A group of researchers found when and how fast saber-toothed cats got their famous sabers. Surprisingly, the ancient animals were unable to hunt until age three when their deadly-looking fangs were fully functional. But their bite was not as strong as previously thought.
Nevertheless, when their canines started to emerge, their growth rate was twice as fast as a modern-day tiger’s, the team found. The drawback of having your weapon of choice so late during maturity was that saber tooth females had to fiercely safeguard their cubs for nearly 36 months.
Another group of researchers at the University of New South Wales in Australia used X-Ray analysis, oxygen isotope tests, and a computer modern when studying several saber-toothed cat fossils.
Scientists found that the sharp long teeth didn’t involve a more powerful bite than the modern day tiger has. Before age 3, the saber tooth’s bite was one-third as powerful as a modern-day tiger, the team noted.

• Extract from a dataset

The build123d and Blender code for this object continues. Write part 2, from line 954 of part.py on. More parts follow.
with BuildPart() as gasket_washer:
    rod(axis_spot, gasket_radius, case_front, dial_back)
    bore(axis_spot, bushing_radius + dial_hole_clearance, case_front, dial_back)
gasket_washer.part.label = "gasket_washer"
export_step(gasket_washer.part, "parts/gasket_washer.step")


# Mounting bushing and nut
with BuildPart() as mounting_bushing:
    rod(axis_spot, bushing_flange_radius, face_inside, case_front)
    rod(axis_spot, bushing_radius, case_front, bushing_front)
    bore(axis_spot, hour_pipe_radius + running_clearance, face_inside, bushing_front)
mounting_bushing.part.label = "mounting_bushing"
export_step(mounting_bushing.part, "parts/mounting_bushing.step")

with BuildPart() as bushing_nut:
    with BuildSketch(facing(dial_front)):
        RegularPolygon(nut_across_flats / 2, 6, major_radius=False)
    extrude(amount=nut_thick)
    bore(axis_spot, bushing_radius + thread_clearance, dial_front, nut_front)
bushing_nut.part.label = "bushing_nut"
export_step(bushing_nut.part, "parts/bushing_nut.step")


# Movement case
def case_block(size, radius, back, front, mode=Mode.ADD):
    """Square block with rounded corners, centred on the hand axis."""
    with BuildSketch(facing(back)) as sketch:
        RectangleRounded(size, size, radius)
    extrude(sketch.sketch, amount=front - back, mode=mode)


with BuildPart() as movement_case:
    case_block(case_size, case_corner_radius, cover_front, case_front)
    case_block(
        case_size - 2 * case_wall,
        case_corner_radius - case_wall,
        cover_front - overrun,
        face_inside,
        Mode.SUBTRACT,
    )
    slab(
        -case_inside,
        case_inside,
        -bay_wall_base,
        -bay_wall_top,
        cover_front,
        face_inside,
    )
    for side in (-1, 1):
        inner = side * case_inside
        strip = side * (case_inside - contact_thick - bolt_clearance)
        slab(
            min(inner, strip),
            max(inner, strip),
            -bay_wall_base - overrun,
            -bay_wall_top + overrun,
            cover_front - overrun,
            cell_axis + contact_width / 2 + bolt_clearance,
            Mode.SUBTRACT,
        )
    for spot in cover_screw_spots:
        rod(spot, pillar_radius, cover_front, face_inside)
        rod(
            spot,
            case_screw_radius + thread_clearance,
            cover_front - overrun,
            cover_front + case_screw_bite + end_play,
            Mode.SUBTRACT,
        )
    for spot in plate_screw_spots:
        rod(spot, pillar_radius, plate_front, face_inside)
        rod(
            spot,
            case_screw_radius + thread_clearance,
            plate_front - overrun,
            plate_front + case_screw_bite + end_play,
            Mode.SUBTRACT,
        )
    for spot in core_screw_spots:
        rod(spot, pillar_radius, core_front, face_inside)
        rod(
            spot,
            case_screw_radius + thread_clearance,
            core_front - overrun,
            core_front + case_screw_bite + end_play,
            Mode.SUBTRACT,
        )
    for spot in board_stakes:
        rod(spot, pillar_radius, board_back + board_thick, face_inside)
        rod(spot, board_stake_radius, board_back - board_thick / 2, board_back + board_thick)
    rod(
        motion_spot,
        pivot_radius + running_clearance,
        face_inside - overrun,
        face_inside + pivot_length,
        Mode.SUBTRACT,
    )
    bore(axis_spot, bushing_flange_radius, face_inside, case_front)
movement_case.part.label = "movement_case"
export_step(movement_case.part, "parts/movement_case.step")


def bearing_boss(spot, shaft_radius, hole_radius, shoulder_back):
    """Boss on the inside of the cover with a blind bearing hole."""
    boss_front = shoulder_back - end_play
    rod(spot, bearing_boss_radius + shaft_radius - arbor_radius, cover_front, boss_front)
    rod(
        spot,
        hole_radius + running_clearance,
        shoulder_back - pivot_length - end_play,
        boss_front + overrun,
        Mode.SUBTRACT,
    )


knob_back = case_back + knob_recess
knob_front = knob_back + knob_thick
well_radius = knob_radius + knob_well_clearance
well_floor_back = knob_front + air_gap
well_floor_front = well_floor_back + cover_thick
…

Senior researcher Dr Steve Wroe feared that the study’s findings may demolish the myths around the ancient cat, scientifically dubbed Smilodon fatalis, which thrived in Northern and Southern Americas about 10,000 years ago.
“For all its reputation, Smilodon had a wimpy bite. It bit like a moggy,”
Dr. Wroe quipped.
The researcher said that scientists had been debating over how strong a Smilodon’s bite was for decades. Some of the first studies had showed that it was a weak bite compared to the length of the animal’s canines, while more recent research had revealed that the bite was strong.

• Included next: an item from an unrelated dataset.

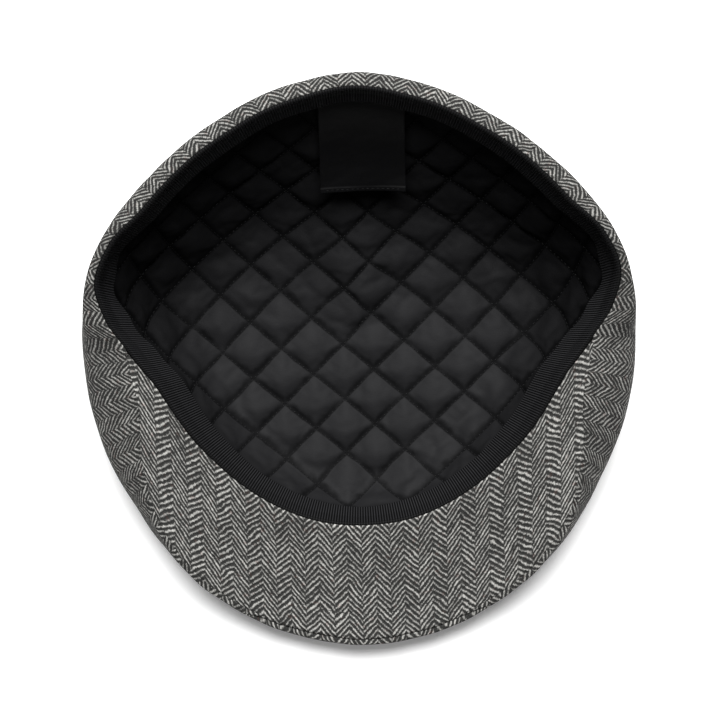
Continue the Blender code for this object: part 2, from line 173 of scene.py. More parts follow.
# ---------- surfaces of the model
def cubic(knots, values, at, flat_ends=False):
    """Cubic through the points that never overshoots them, along the last axis."""
    span = np.diff(knots)
    rate = np.diff(values) / span
    product = rate[..., :-1] * rate[..., 1:]
    total = rate[..., :-1] + rate[..., 1:]
    middle = np.where(product > 0, 2 * product / np.where(total == 0, 1.0, total), 0.0)
    ends = 0.0 if flat_ends else 1.0
    slopes = np.concatenate([rate[..., :1] * ends, middle, rate[..., -1:] * ends], axis=-1)
    at = np.clip(at, knots[..., :1], knots[..., -1:])
    index = (at[..., :, None] >= knots[..., None, 1:-1]).sum(axis=-1)

    def pick(table, shift=0):
        wide = np.broadcast_to(table, at.shape[:-1] + table.shape[-1:])
        return np.take_along_axis(wide, index + shift, axis=-1)

    width = pick(span)
    t = (at - pick(knots)) / width
    return ((2 * t ** 3 - 3 * t ** 2 + 1) * pick(values)
            + (t ** 3 - 2 * t ** 2 + t) * width * pick(slopes)
            + (3 * t ** 2 - 2 * t ** 3) * pick(values, 1)
            + (t ** 3 - t ** 2) * width * pick(slopes, 1))


def blend(share):
    """Smooth step from 0 to 1."""
    share = np.clip(share, 0.0, 1.0)
    return share * share * (3 - 2 * share)


def turn_of(azimuth):
    return np.abs((azimuth + 180) % 360 - 180)


def read_table(table, azimuth):
    """Columns of a table of sections at an array of azimuths."""
    columns = np.array(table, float).T
    turn = turn_of(azimuth)
    return type(table[0])(*[cubic(columns[0], column, turn, flat_ends=True) for column in columns])


def heading(azimuth):
    """Directions in plan, and the lengths of a whole radius share."""
    angle = np.radians(azimuth)
    ray = np.stack([np.sin(angle) * HALF_WIDTH, -np.cos(angle) * HALF_LENGTH], axis=-1)
    reach = np.linalg.norm(ray, axis=-1)
    return ray / reach[..., None], reach


def place(azimuth, radius, height):
    """Points at azimuths (A), radii and heights (A, n)."""
    direction = heading(azimuth)[0]
    return np.stack([direction[:, None, 0] * radius, AXIS_Y + direction[:, None, 1] * radius,
                     np.broadcast_to(height, radius.shape)], axis=-1)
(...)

But the latest study concludes that indeed it was a weak bite. The Smilodon needed the teeth mostly to pin down large prey such as mammoths. A study on the ancient feline was published in the journal Proceedings of the National Academy of Sciences.

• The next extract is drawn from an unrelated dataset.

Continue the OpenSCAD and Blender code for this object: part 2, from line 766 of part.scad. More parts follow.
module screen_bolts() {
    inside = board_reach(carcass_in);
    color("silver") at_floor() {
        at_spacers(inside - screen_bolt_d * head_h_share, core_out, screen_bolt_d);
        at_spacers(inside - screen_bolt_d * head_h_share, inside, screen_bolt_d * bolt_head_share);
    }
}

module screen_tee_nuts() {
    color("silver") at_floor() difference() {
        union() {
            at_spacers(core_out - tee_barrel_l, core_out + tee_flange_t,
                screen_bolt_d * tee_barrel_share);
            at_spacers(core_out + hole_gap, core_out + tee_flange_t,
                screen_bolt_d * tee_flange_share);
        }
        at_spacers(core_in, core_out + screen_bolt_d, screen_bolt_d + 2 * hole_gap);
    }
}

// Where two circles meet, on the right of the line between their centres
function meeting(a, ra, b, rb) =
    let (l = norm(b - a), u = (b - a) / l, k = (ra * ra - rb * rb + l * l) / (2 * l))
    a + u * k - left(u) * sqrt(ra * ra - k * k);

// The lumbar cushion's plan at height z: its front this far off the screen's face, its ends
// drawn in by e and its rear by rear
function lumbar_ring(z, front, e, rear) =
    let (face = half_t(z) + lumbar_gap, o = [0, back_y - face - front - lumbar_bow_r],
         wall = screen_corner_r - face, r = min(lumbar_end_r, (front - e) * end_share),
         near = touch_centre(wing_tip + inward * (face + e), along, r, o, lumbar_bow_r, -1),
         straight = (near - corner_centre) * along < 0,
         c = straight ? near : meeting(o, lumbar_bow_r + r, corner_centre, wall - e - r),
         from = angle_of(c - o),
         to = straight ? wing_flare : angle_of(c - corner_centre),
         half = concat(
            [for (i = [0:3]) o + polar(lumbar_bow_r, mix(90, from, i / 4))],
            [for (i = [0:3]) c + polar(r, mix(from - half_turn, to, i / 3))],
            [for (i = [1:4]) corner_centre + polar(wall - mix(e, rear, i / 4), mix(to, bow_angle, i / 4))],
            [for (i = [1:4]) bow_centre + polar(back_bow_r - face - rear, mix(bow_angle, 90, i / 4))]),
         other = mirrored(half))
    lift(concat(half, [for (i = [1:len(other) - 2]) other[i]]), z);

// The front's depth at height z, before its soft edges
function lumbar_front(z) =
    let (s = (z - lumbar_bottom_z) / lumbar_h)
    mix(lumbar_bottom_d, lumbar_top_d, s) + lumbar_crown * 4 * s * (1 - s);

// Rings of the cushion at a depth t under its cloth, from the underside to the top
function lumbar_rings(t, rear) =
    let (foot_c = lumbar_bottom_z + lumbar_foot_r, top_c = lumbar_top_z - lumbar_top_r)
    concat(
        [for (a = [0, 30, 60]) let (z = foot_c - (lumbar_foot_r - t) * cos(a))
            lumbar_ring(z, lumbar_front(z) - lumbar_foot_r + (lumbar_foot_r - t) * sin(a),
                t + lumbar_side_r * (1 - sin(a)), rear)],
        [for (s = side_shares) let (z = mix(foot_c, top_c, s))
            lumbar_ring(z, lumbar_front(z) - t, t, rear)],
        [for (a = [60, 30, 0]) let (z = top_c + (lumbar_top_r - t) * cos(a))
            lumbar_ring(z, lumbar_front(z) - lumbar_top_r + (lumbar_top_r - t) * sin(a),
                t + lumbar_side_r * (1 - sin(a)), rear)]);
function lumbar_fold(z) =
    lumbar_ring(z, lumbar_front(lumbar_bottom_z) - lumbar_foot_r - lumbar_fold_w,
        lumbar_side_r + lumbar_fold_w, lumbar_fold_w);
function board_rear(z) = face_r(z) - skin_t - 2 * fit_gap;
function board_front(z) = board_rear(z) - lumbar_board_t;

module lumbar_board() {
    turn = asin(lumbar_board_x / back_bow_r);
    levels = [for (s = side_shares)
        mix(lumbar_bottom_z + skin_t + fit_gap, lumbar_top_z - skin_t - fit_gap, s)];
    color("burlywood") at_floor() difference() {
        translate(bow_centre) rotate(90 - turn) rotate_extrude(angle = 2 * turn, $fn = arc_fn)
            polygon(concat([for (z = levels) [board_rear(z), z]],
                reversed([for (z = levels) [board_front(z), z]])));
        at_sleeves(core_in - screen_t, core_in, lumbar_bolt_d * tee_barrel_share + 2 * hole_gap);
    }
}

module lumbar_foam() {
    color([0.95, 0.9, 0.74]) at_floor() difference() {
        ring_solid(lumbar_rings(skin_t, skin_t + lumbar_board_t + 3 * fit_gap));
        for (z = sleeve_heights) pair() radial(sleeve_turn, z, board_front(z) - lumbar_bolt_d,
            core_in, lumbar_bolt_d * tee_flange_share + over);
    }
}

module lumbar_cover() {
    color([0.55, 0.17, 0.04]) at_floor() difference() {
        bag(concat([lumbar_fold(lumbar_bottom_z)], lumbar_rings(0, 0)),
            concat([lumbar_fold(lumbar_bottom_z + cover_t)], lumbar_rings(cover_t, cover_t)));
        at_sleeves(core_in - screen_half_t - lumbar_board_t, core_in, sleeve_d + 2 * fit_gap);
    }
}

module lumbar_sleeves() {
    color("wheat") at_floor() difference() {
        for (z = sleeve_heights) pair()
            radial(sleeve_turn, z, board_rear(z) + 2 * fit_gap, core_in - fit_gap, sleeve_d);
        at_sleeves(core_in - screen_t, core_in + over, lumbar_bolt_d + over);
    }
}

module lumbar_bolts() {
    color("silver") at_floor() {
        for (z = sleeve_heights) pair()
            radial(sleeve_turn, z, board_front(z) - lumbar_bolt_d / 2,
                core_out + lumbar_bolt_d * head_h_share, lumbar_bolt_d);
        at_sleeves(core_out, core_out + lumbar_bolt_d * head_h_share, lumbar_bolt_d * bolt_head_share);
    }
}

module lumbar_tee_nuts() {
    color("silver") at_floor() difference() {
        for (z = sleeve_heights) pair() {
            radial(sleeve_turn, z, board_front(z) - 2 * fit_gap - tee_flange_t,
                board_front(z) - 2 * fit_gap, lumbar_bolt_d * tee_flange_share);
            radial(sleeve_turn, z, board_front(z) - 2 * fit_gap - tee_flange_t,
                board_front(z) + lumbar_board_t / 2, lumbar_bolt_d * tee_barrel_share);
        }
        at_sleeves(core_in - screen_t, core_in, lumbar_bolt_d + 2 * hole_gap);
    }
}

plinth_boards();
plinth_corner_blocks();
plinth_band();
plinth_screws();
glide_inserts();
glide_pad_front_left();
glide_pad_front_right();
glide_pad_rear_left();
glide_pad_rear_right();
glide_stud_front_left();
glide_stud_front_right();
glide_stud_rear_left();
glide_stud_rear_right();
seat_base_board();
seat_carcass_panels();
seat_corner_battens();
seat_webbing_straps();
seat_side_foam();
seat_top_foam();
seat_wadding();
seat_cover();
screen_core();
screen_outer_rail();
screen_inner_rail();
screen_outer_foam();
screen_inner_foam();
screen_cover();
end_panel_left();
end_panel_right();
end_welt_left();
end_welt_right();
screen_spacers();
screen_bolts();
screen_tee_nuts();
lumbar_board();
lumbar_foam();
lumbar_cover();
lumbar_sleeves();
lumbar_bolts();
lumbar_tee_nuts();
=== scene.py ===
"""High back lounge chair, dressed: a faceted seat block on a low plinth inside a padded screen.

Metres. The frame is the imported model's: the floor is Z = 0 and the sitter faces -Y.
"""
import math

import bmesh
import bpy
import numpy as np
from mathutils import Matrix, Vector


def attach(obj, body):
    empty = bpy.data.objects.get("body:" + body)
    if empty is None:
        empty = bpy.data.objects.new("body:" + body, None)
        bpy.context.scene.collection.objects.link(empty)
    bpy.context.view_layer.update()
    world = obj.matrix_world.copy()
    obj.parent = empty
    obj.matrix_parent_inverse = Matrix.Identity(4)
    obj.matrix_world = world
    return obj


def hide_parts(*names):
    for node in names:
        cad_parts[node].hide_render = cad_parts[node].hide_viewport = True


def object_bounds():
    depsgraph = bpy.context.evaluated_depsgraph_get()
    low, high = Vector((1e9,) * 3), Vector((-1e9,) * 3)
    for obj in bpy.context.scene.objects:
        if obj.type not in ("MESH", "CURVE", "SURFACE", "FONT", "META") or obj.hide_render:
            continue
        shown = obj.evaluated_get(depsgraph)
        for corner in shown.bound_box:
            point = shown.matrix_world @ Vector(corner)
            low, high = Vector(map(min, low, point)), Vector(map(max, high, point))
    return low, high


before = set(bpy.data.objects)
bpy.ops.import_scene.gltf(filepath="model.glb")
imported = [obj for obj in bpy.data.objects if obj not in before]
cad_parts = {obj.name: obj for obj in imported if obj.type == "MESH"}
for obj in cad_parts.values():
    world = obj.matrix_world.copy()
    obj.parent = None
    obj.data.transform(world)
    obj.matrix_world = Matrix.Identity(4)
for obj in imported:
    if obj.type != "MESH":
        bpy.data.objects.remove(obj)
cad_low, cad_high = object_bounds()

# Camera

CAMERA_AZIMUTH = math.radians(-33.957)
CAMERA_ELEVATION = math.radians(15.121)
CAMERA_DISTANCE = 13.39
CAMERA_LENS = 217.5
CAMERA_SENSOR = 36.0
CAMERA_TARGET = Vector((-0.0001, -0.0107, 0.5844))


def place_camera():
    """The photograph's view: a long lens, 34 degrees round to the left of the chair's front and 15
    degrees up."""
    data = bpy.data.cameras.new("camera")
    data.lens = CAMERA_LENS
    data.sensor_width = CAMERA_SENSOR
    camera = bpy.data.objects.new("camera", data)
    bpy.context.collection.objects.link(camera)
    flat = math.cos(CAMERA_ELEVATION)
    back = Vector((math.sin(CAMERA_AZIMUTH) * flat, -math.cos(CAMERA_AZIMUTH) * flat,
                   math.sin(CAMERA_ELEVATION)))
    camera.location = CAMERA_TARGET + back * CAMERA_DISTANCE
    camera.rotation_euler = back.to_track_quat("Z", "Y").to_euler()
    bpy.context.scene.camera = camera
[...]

Academics wrote in the paper that saber-toothed cats had other features that compensated for their weak bite – strong muscles, a sturdy body, impressive claws, and a powerful neck which helped the animals to pin down prey before severing a critical artery at their victim’s neck.
Dr. Wroe argued that the feline’s strong muscles and neck helped it in wrestling with big game and pin it down to the ground. Researchers noted that Smilodons had to first immobilize their prey and go for their throat last. At that point any large animal would have died almost instantly, scientists noted.
Lions, on the other hand, need more than 13 minutes to kill their prey although they have more powerful bite.